There’s a Riot Goin’ On – Sly & the Family Stone
I’ve always assumed that There’s a Riot Goin’ On was a heroin album. The best heroin album, actually, or at least in the holy trinity with Dirt and Ladies and Gentlemen We Are Floating Through Space. Despite the occasional snarky aside about having a “no-research policy”, the truth is that I do try and fact check myself from time to time, particularly if the fact in question is something that I’ve assumed to be true for twenty years with no ascribable source. Turns out that Riot is actually a cocaine album. Huh. Color me surprised. It makes sense actually, now that I think about it, given that one of the album’s most heavily featured instruments seems to be paranoia. It does dash the opening paragraph I had planned about the outsized allure that heroin has on musicians and the correlation fallacy about genius heroin addicts and the great music they have produced. It was going to feature John Coltrane and Eric Clapton, and maybe even Nikki Sixx… ah well, there will be opportunities to revisit those thoughts elsewhere in this project. The most fitting thing I can think to say about the notorious drug spiral that led Sly to bust up his band and record an album with a primitive drum machine and a billion overdubs, is that he was so brilliant that he couldn’t even sabotage himself. Oh, the drugs would eventually sap the genius out of him, but it would be years after he released his most striking, confounding, revolutionary work.
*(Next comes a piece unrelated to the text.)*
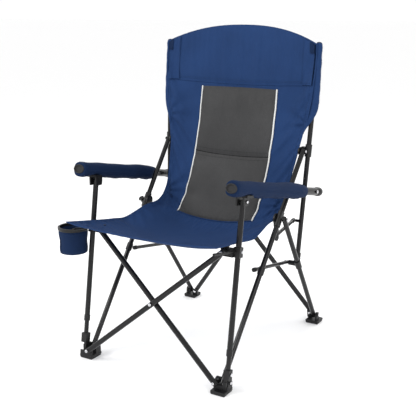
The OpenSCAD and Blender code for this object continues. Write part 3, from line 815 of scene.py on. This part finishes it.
for side, k in ((-1, "l"), (1, "r")):
    for name, x, y, z, body in (("foot_out", 271, 8, 30, "foot"), ("clamp", 277.5, -1.3, 61.1, "foot"),
                                ("plate", 284.4, 337.6, 450.5, "diag"),
                                ("guide", 273.2, 489.8, 644.7, "guide"),
                                ("rear_out", 278.5, 632, 30, "rfoot"), ("arm", 314, 500, 513, "back"),
                                ("saddle", 281, 77.5, 563, "arm"), ("seat", 275.5, 60, 418, "post")):
        rivet(f"{name}_{k}", S(side * x, y, z), (side, 0, 0), f"{body}_{k}", 0.95)
    for name, x, y, z, body in (("lobe", 226.8, 346, 386, "diag"), ("link", 219.3, 464.9, 268.6, "leg")):
        rivet(f"{name}_{k}", S(side * x, y, z), (-side, 0, 0), f"{body}_{k}", 0.9)
    # a small screw in the post's shoe
    shoe = post_at(0.283, side) + np.array([side * 0.0105, 0, 0])
    rivet(f"shoe_{k}", shoe, (side, 0, 0), f"back_{k}", 0.8)


def cap(name, inner, point, axis, body, radius, length=0.016):
    """A moulded cap over a tube's end: a short cuff with a domed face."""
    profile = [(inner, 0.0), (radius, 0.0), (radius + 0.0002, 0.0012), (radius, length - 0.002),
               (radius - 0.0012, length - 0.0004), (radius * 0.6, length + 0.0006), (0.0, length + 0.0008)]
    lathe(name, profile, point, axis, plastic, body, 32)


def tube_cap(name, p, q, body, radius, length=0.014, over=0.004):
    """Cap on the end q of a tube that comes from p."""
    t = unit(np.array(q) - np.array(p))
    cap(name, radius - 0.0006, np.array(q) - t * (length - over), t, body, radius + 0.0011, length)


for name, side, off, body in (("a_top", 1, A_OFF, "cross_a"), ("b_top", -1, B_OFF, "cross_b")):
    p, q = front_point(-side * FRONT_X, off, 0), front_point(side * FRONT_X, off, BRACKET_UP)
    t = unit(q - p)
    tube_cap(f"cross_cap_{name}", p, q + t * 0.009, body, 0.0085, 0.008, 0.0015)
for name, side, off, body in (("a_top", 1, A_OFF, "rear_a"), ("b_top", -1, B_OFF, "rear_b")):
    p, q = rear_point(-side * REAR_X, off, 0), rear_point(side * REAR_TOP_X, off, REAR_TOP_UP)
    t = unit(q - p)
    tube_cap(f"rear_cap_{name}", p, q + t * 0.009, body, 0.0085, 0.020, 0.0015)
for side, k in ((-1, "l"), (1, "r")):
    a0, a1 = S(side * 235.5, 346, 386), S(side * 235.5, 487, 409)
    t = unit(a1 - a0)
    tube_cap(f"strut_cap_{k}", a0, a1 + t * 0.006, f"strut_{k}", 0.006, 0.016, 0.0015)
    b0, b1 = S(side * 228.3, 464.9, 268.6), S(side * 228.3, 227, 309.4)
    t = unit(b1 - b0)
    tube_cap(f"link_cap_{k}", b0, b1 + t * 0.006, f"link_{k}", 0.006, 0.016, 0.0015)
    # collar where the front post telescopes
    foot = S(side * 265, 0, 69)
    post_dir = np.array([0, math.sin(LEAN), math.cos(LEAN)])
    ring = [(0.0078, 0.0492), (0.0078, 0.0472), (0.0092, 0.0470), (0.0097, 0.0480), (0.0097, 0.0640),
            (0.0093, 0.0656), (0.0085, 0.0660)]
    lathe(f"post_collar_{k}", ring, foot, post_dir, plastic, f"post_{k}", 32)

# ribs moulded on the feet
RIB_Z, RIB_OUT, RIB_POINTS = 8.5, 23.0, 24
for side, k in ((-1, "l"), (1, "r")):
    for tag, y0, y1, body, x0 in (("front", -26, 19, "foot", 245.25), ("rear", 618, 660, "rfoot", 259)):
        for j, x in enumerate((x0 - RIB_OUT, x0 + RIB_OUT)):
            pts = np.array([S(side * x, y, RIB_Z) for y in np.linspace(y0, y1, RIB_POINTS)])
            rope(f"foot_rib_{tag}_{k}_{j}", pts, 0.0018, plastic, f"{body}_{k}",
                 up=np.tile([0, 0, 1], (RIB_POINTS, 1)), flat=1.3)

# ---------------------------------------------------------------- finish on the carried-over frame
slots = {p["node"]: p["material_slot"] for p in frame["record"]["subparts"]}
finish = {"black_tube": tube, "black_plastic": plastic, "sole_rubber": rubber, "navy_cloth": navy,
          "navy_dark_cloth": navy_dark, "grey_cloth": grey}
for name, obj in frame["nodes"].items():
    obj.data.materials.clear()
    obj.data.materials.append(finish[slots[name]])

# ---------------------------------------------------------------- studio
floor_mesh = bpy.data.meshes.new("floor")
FLOOR_HALF = 90.0
floor_mesh.from_pydata([(x * FLOOR_HALF, y * FLOOR_HALF, 0) for x, y in ((-1, -1), (1, -1), (1, 1), (-1, 1))],
                       [], [(0, 1, 2, 3)])
floor = bpy.data.objects.new("floor", floor_mesh)
bpy.context.scene.collection.objects.link(floor)
paper = Nodes("paper")
paper.shader.inputs["Base Color"].default_value = (0.97, 0.97, 0.97, 1)
paper.shader.inputs["Roughness"].default_value = 0.9
floor_mesh.materials.append(paper.mat)

world = bpy.data.worlds.new("studio")
world.use_nodes = True
world.node_tree.nodes["Background"].inputs[0].default_value = (1, 1, 1, 1)
world.node_tree.nodes["Background"].inputs[1].default_value = 1.02
bpy.context.scene.world = world


def softbox(name, place, aim, size, watts):
    data = bpy.data.lights.new(name, "AREA")
    data.energy = watts
    data.shape = "RECTANGLE"
    data.size, data.size_y = size
    obj = bpy.data.objects.new(name, data)
    obj.location = place
    obj.rotation_euler = (Vector(aim) - Vector(place)).to_track_quat("-Z", "Y").to_euler()
    bpy.context.scene.collection.objects.link(obj)


softbox("key", (-1.9, -2.3, 2.6), (0, 0.1, 0.5), (1.6, 1.2), 62)
softbox("fill", (2.6, -1.6, 1.6), (0, 0, 0.5), (1.2, 1.8), 26)
softbox("rim", (0.6, 2.4, 2.2), (0, 0, 0.6), (1.8, 0.8), 30)

AZIMUTH, ELEVATION = math.radians(31.078), math.radians(14.069)
back = Vector((math.sin(AZIMUTH) * math.cos(ELEVATION), -math.cos(AZIMUTH) * math.cos(ELEVATION),
               math.sin(ELEVATION)))
camera = bpy.data.objects.new("camera", bpy.data.cameras.new("camera"))
camera.data.sensor_width = 36
camera.data.lens = 67.76
camera.location = (1.2958 + SHIFT_X, -1.8227 + SHIFT_Y, 1.0847)
camera.rotation_euler = back.to_track_quat("Z", "Y").to_euler()
bpy.context.scene.collection.objects.link(camera)
bpy.context.scene.camera = camera
bpy.context.scene.view_settings.view_transform = "Standard"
Sly & the Family Stone ended the sixties as the hottest band in the world, bolstered by 1969’s powerhouse Stand, a trio of fantastic subsequent singles, and a crackling late night Woodstock performance that, by most accounts, stole the show. They were way ahead of the curve in terms of R&B artists looking to social issues for inspiration, and Stand was more akin to a Crosby, Stills and Nash album in terms of lyrical content than, say, Otis Redding. Their music was bright and energetic, featuring multiple vocalists trading verses and harmonizing. By ‘71, the Sly & the Family Stone template was being leveraged by a variety of acts, from the Temptations to War, but Sly took his music in a totally different direction. Riot sounds shockingly different than the 60’s version of the band. It is measured, muddy, almost primordial in its rawness. The vocals seem to be relegated mostly to Sly and sister Rose, and they are far more weary than the enthusiastic performances of just a couple years prior. If Marvin Gaye was setting aside the love songs to look at the world around him and make a plea for compassion, Sly had already been there and done that, and he didn’t care for the response he got. It’s supposedly true that the rhyming titles of their two albums was no accident – Sly is said to have changed his title (and added the zero-second title track) in direct response to Marvin’s query. The disillusionment and frustration comes through in the music loud and clear, but lyrically this is not an overtly socio-political record. Sly covers family dynamics, and the act of songwriting, and yodels for some reason, but rarely do the lyrics have the clarity of his prior albums. Still, there is something pervasively cynical that bubbles just below the surface, and results in verses like “The universe needs to be a little stronger; Time they say is the answer, huh, but I don’t believe it” or “Runnin’ away to get away, ha-ha ha-ha, you’re wearing out your shoes; Look at you foolin’ you” or simply “Timber, all falls down”.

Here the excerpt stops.